__AIM__
Tally up the lines that include "part" and state that number by itself.

--

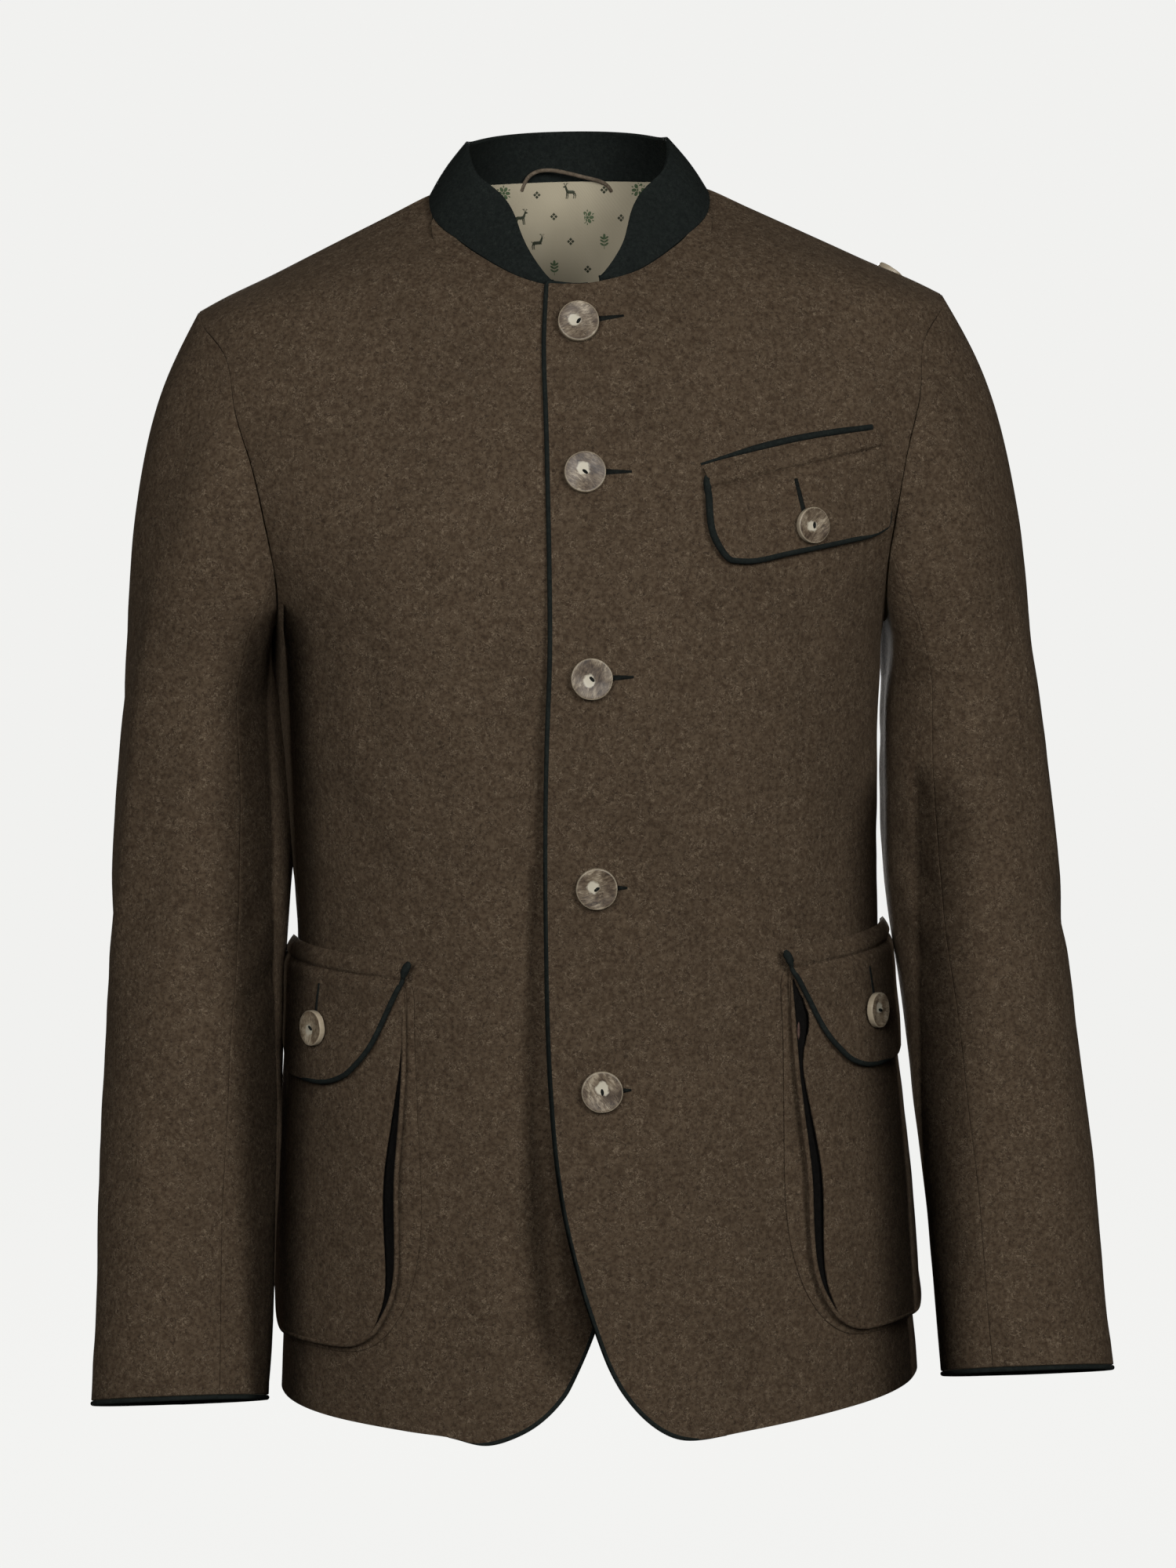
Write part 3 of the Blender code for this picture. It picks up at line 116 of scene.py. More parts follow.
def new_material(name, roughness, sheen=0.0, sheen_tint=(1, 1, 1), specular=0.3):
    made = bpy.data.materials.new(name)
    made.use_nodes = True
    finish = finish_of(made)
    finish.inputs["Roughness"].default_value = roughness
    finish.inputs["Specular IOR Level"].default_value = specular
    finish.inputs["Sheen Weight"].default_value = sheen
    finish.inputs["Sheen Tint"].default_value = (*sheen_tint, 1)
    finish.inputs["Sheen Roughness"].default_value = 0.45
    return made


def add_node(made, kind, **settings):
    """New shader node; settings name its properties or, by their labels, its sockets."""
    node = made.node_tree.nodes.new(kind)
    for key, value in settings.items():
        if hasattr(node, key):
            setattr(node, key, value)
        else:
            node.inputs[key.replace("_", " ")].default_value = value
    return node


def link(made, output, target):
    made.node_tree.links.new(output, target)


def paint(made, color):
    link(made, color, finish_of(made).inputs["Base Color"])


print("tools for a finish:", finish_of.__name__, paint.__name__)

# %% [markdown]
# A cloud of noise gives each place a value between 0 and 1. A ramp turns the value into colours,
# and a narrow band of it into a thin bent line, such as a fibre or a crack.

# %% Clouds and ramps
def cloud(made, place, scale, detail=2.0, distortion=0.0):
    node = add_node(made, "ShaderNodeTexNoise", Scale=scale, Detail=detail, Distortion=distortion)
    link(made, place, node.inputs["Vector"])
    return node.outputs["Fac"]


def ramp(made, value, stops):
    node = add_node(made, "ShaderNodeValToRGB")
    bar = node.color_ramp
    while len(bar.elements) < len(stops):
        bar.elements.new(0.5)
    for element, (at, color) in zip(bar.elements, stops):
        element.position = at
        element.color = (*color, 1) if len(color) == 3 else (color[0],) * 3 + (1,)
    link(made, value, node.inputs["Fac"])
    return node.outputs["Color"]


def band(made, value, centre, half):
    """1 where the value is near the centre, 0 beyond: a thin line along one level of a cloud."""
    core = half * 0.3
    return ramp(made, value, [(centre - half, (0.0,)), (centre - core, (1.0,)),
                              (centre + core, (1.0,)), (centre + half, (0.0,))])


print("tools for clouds:", cloud.__name__, ramp.__name__, band.__name__)

# %% [markdown]
# Colours are laid over each other by a share between 0 and 1, as a dyer mixes wools. Heights
# are added up in the same way, with a weight for each.

# %% Blends and sums
def blend(made, share, first, second):
    """The first colour where the share is 0, the second where it is 1."""
    node = add_node(made, "ShaderNodeMix", data_type='RGBA')
    link(made, share, node.inputs[0])
    for place, value in ((6, first), (7, second)):
        if isinstance(value, tuple):
            node.inputs[place].default_value = (*value, 1)
        else:
            link(made, value, node.inputs[place])
    return node.outputs[2]


def sum_of(made, first, second, weight):
    """second + first x weight."""
    node = add_node(made, "ShaderNodeMath", operation='MULTIPLY_ADD')
    link(made, first, node.inputs[0])
    node.inputs[1].default_value = weight
    link(made, second, node.inputs[2])
    return node.outputs[0]


def times(made, first, second):
    node = add_node(made, "ShaderNodeMath", operation='MULTIPLY')
    link(made, first, node.inputs[0])
    if isinstance(second, float):
        node.inputs[1].default_value = second
    else:
        link(made, second, node.inputs[1])
    return node.outputs[0]


print("tools for mixing:", blend.__name__, sum_of.__name__, times.__name__)

# %% [markdown]
# Relief is bump in the finish, for grain too fine to model. Each piece reads its pattern from
# another part of the cloud, as if it were cut from another part of the cloth.

# %% Relief and the place of a pattern
PIECE_SHIFT = (7.0, 3.0, 5.0)


def relief(made, height, distance):
    node = add_node(made, "ShaderNodeBump", Strength=1.0, Distance=distance)
    link(made, height, node.inputs["Height"])
    link(made, node.outputs["Normal"], finish_of(made).inputs["Normal"])


def moved_per_piece(made, place, shift):
    """This place, moved by a different part of the shift for each piece."""
    each = add_node(made, "ShaderNodeObjectInfo").outputs["Random"]
    move = add_node(made, "ShaderNodeVectorMath", operation='MULTIPLY_ADD')
    link(made, each, move.inputs[0])
    move.inputs[1].default_value = shift
    link(made, place, move.inputs[2])
    return move.outputs[0]


def own_place(made):
    """The piece's own coordinates, moved by a different amount for each piece."""
    place = add_node(made, "ShaderNodeTexCoord").outputs["Object"]
    return moved_per_piece(made, place, PIECE_SHIFT)


print("shift of the pattern from piece to piece", PIECE_SHIFT)

# %% [markdown]
# The wool of the body is a brown melange. Small spots carry the mix of dark and light wool,
# and fibres of about a quarter of a millimetre lie over them. The green cloth of the collar
# and pipings is the same felt, dyed much darker, so its fibres hardly show.

# %% Felted cloth
# Scales of the clouds, per metre: the higher, the finer.
SPOT_SCALE = 420.0
PATCH_SCALE = 24.0
PALE_FIBRE_SCALE = 430.0
PALE_PLACE_SCALE = 150.0
DARK_FIBRE_SCALE = 340.0
FUZZ_SCALE = 620.0


def felt(name, dark, light, pale_fibre, dark_fibre, pale_share, grain):
    made = new_material(name, roughness=0.92, sheen=0.16, sheen_tint=pale_fibre, specular=0.12)
    place = own_place(made)
    spots = cloud(made, place, SPOT_SCALE, detail=2.0)
    color = ramp(made, spots, [(0.34, dark), (0.66, light)])
    patches = cloud(made, place, PATCH_SCALE, detail=2.0)
    worn = ramp(made, patches, [(0.30, (0.93,)), (0.70, (1.06,))])
    mottled = add_node(made, "ShaderNodeMix", data_type='RGBA', blend_type='MULTIPLY')
    mottled.inputs[0].default_value = 1.0
    link(made, color, mottled.inputs[6])
    link(made, worn, mottled.inputs[7])
    pale_cloud = cloud(made, place, PALE_FIBRE_SCALE, detail=1.0, distortion=0.9)
    pale_line = band(made, pale_cloud, 0.50, 0.045)
    pale_places = cloud(made, place, PALE_PLACE_SCALE, detail=1.0)
    pale_where = ramp(made, pale_places, [(0.40, (0.0,)), (0.62, (1.0,))])
    pale = times(made, times(made, pale_line, pale_where), pale_share)
    color = blend(made, pale, mottled.outputs[2], pale_fibre)
    dark_cloud = cloud(made, place, DARK_FIBRE_SCALE, detail=1.0, distortion=1.2)
    dark_line = band(made, dark_cloud, 0.56, 0.035)
    paint(made, blend(made, times(made, dark_line, 0.55), color, dark_fibre))
    height = sum_of(made, cloud(made, place, FUZZ_SCALE, detail=3.0), spots, 0.6)
    relief(made, sum_of(made, pale, height, 0.5), grain)
    return made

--

__WORKED ANSWER__
3